TASK DETAILS: Reproduce all of the material word for word.

MATERIAL PROVIDED:
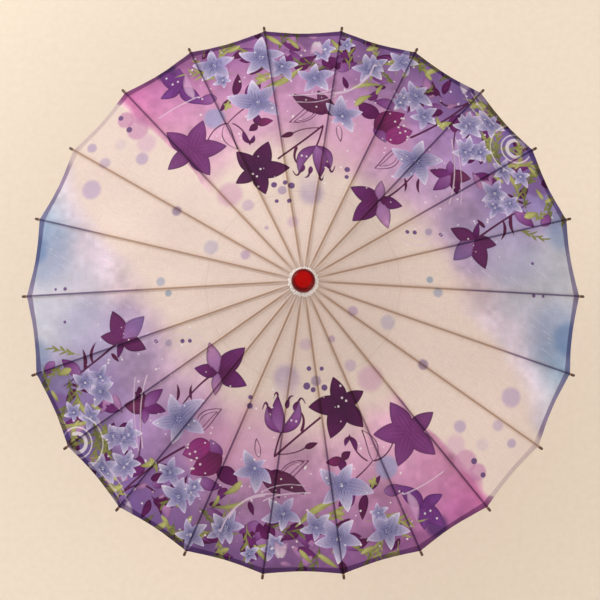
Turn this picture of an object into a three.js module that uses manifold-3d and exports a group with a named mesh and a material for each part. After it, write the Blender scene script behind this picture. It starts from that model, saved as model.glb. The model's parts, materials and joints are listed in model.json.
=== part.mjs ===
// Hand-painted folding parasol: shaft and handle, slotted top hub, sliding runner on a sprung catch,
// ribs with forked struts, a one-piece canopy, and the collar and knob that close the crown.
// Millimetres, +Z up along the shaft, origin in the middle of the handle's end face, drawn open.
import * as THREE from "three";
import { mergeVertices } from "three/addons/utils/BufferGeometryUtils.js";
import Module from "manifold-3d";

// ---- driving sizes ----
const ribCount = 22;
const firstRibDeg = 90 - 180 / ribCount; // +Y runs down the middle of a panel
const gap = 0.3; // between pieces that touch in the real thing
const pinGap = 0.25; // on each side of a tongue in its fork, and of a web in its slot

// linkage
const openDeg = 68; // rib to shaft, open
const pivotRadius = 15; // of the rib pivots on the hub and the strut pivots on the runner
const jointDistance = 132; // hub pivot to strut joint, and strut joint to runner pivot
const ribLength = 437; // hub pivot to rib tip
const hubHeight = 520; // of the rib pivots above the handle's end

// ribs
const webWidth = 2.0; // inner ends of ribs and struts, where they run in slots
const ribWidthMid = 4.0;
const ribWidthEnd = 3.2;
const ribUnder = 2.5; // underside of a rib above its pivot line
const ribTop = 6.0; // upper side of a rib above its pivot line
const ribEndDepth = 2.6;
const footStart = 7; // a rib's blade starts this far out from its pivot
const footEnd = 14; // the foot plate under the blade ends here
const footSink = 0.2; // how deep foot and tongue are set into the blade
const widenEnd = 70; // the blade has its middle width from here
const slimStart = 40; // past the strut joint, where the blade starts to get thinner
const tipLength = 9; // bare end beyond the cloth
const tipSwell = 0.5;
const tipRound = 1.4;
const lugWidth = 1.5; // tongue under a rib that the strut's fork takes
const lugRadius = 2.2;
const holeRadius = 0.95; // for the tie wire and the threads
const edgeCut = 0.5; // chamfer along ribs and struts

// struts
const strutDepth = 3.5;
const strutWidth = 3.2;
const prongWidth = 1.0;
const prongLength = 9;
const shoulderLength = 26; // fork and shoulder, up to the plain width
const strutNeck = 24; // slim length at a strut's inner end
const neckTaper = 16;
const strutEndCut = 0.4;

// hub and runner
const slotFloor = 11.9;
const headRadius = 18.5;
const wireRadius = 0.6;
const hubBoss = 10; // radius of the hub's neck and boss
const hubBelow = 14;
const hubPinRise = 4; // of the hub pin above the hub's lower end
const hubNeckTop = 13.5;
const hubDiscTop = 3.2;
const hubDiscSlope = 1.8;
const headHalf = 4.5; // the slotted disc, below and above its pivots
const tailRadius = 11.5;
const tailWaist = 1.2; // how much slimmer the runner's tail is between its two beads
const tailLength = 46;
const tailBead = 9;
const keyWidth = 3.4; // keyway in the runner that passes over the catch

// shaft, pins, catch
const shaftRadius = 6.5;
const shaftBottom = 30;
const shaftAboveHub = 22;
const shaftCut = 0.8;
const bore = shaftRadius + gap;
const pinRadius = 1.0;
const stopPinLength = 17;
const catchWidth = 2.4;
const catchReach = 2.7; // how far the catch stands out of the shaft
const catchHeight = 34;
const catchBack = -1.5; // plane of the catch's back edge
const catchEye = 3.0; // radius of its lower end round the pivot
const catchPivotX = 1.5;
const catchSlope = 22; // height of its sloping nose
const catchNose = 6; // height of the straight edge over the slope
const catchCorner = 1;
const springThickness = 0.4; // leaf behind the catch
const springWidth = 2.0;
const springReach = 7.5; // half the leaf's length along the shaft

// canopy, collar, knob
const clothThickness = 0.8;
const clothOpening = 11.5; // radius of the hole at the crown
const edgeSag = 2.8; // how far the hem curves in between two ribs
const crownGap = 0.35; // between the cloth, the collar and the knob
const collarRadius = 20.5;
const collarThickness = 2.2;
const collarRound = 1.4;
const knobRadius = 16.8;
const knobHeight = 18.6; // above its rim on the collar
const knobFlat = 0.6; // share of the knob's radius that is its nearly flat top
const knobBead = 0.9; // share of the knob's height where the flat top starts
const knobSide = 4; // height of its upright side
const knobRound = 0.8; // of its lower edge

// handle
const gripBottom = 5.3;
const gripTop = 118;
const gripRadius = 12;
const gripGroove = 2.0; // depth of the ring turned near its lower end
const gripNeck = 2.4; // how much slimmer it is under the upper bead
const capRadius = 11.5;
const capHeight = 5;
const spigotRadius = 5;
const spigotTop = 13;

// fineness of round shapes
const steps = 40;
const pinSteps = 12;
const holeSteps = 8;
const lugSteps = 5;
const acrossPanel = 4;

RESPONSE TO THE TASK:
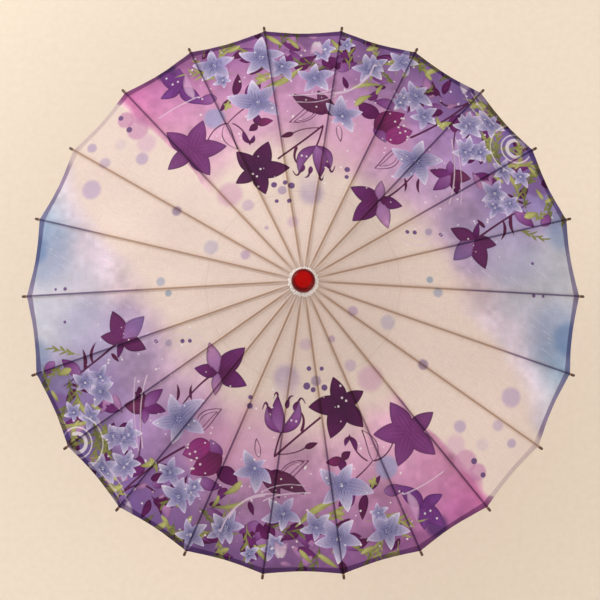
Turn this picture of an object into a three.js module that uses manifold-3d and exports a group with a named mesh and a material for each part. After it, write the Blender scene script behind this picture. It starts from that model, saved as model.glb. The model's parts, materials and joints are listed in model.json.
=== part.mjs ===
// Hand-painted folding parasol: shaft and handle, slotted top hub, sliding runner on a sprung catch,
// ribs with forked struts, a one-piece canopy, and the collar and knob that close the crown.
// Millimetres, +Z up along the shaft, origin in the middle of the handle's end face, drawn open.
import * as THREE from "three";
import { mergeVertices } from "three/addons/utils/BufferGeometryUtils.js";
import Module from "manifold-3d";

// ---- driving sizes ----
const ribCount = 22;
const firstRibDeg = 90 - 180 / ribCount; // +Y runs down the middle of a panel
const gap = 0.3; // between pieces that touch in the real thing
const pinGap = 0.25; // on each side of a tongue in its fork, and of a web in its slot

// linkage
const openDeg = 68; // rib to shaft, open
const pivotRadius = 15; // of the rib pivots on the hub and the strut pivots on the runner
const jointDistance = 132; // hub pivot to strut joint, and strut joint to runner pivot
const ribLength = 437; // hub pivot to rib tip
const hubHeight = 520; // of the rib pivots above the handle's end

// ribs
const webWidth = 2.0; // inner ends of ribs and struts, where they run in slots
const ribWidthMid = 4.0;
const ribWidthEnd = 3.2;
const ribUnder = 2.5; // underside of a rib above its pivot line
const ribTop = 6.0; // upper side of a rib above its pivot line
const ribEndDepth = 2.6;
const footStart = 7; // a rib's blade starts this far out from its pivot
const footEnd = 14; // the foot plate under the blade ends here
const footSink = 0.2; // how deep foot and tongue are set into the blade
const widenEnd = 70; // the blade has its middle width from here
const slimStart = 40; // past the strut joint, where the blade starts to get thinner
const tipLength = 9; // bare end beyond the cloth
const tipSwell = 0.5;
const tipRound = 1.4;
const lugWidth = 1.5; // tongue under a rib that the strut's fork takes
const lugRadius = 2.2;
const holeRadius = 0.95; // for the tie wire and the threads
const edgeCut = 0.5; // chamfer along ribs and struts

// struts
const strutDepth = 3.5;
const strutWidth = 3.2;
const prongWidth = 1.0;
const prongLength = 9;
const shoulderLength = 26; // fork and shoulder, up to the plain width
const strutNeck = 24; // slim length at a strut's inner end
const neckTaper = 16;
const strutEndCut = 0.4;

// hub and runner
const slotFloor = 11.9;
const headRadius = 18.5;
const wireRadius = 0.6;
const hubBoss = 10; // radius of the hub's neck and boss
const hubBelow = 14;
const hubPinRise = 4; // of the hub pin above the hub's lower end
const hubNeckTop = 13.5;
const hubDiscTop = 3.2;
const hubDiscSlope = 1.8;
const headHalf = 4.5; // the slotted disc, below and above its pivots
const tailRadius = 11.5;
const tailWaist = 1.2; // how much slimmer the runner's tail is between its two beads
const tailLength = 46;
const tailBead = 9;
const keyWidth = 3.4; // keyway in the runner that passes over the catch

// shaft, pins, catch
const shaftRadius = 6.5;
const shaftBottom = 30;
const shaftAboveHub = 22;
const shaftCut = 0.8;
const bore = shaftRadius + gap;
const pinRadius = 1.0;
const stopPinLength = 17;
const catchWidth = 2.4;
const catchReach = 2.7; // how far the catch stands out of the shaft
const catchHeight = 34;
const catchBack = -1.5; // plane of the catch's back edge
const catchEye = 3.0; // radius of its lower end round the pivot
const catchPivotX = 1.5;
const catchSlope = 22; // height of its sloping nose
const catchNose = 6; // height of the straight edge over the slope
const catchCorner = 1;
const springThickness = 0.4; // leaf behind the catch
const springWidth = 2.0;
const springReach = 7.5; // half the leaf's length along the shaft

// canopy, collar, knob
const clothThickness = 0.8;
const clothOpening = 11.5; // radius of the hole at the crown
const edgeSag = 2.8; // how far the hem curves in between two ribs
const crownGap = 0.35; // between the cloth, the collar and the knob
const collarRadius = 20.5;
const collarThickness = 2.2;
const collarRound = 1.4;
const knobRadius = 16.8;
const knobHeight = 18.6; // above its rim on the collar
const knobFlat = 0.6; // share of the knob's radius that is its nearly flat top
const knobBead = 0.9; // share of the knob's height where the flat top starts
const knobSide = 4; // height of its upright side
const knobRound = 0.8; // of its lower edge

// handle
const gripBottom = 5.3;
const gripTop = 118;
const gripRadius = 12;
const gripGroove = 2.0; // depth of the ring turned near its lower end
const gripNeck = 2.4; // how much slimmer it is under the upper bead
const capRadius = 11.5;
const capHeight = 5;
const spigotRadius = 5;
const spigotTop = 13;

// fineness of round shapes
const steps = 40;
const pinSteps = 12;
const holeSteps = 8;
const lugSteps = 5;
const acrossPanel = 4;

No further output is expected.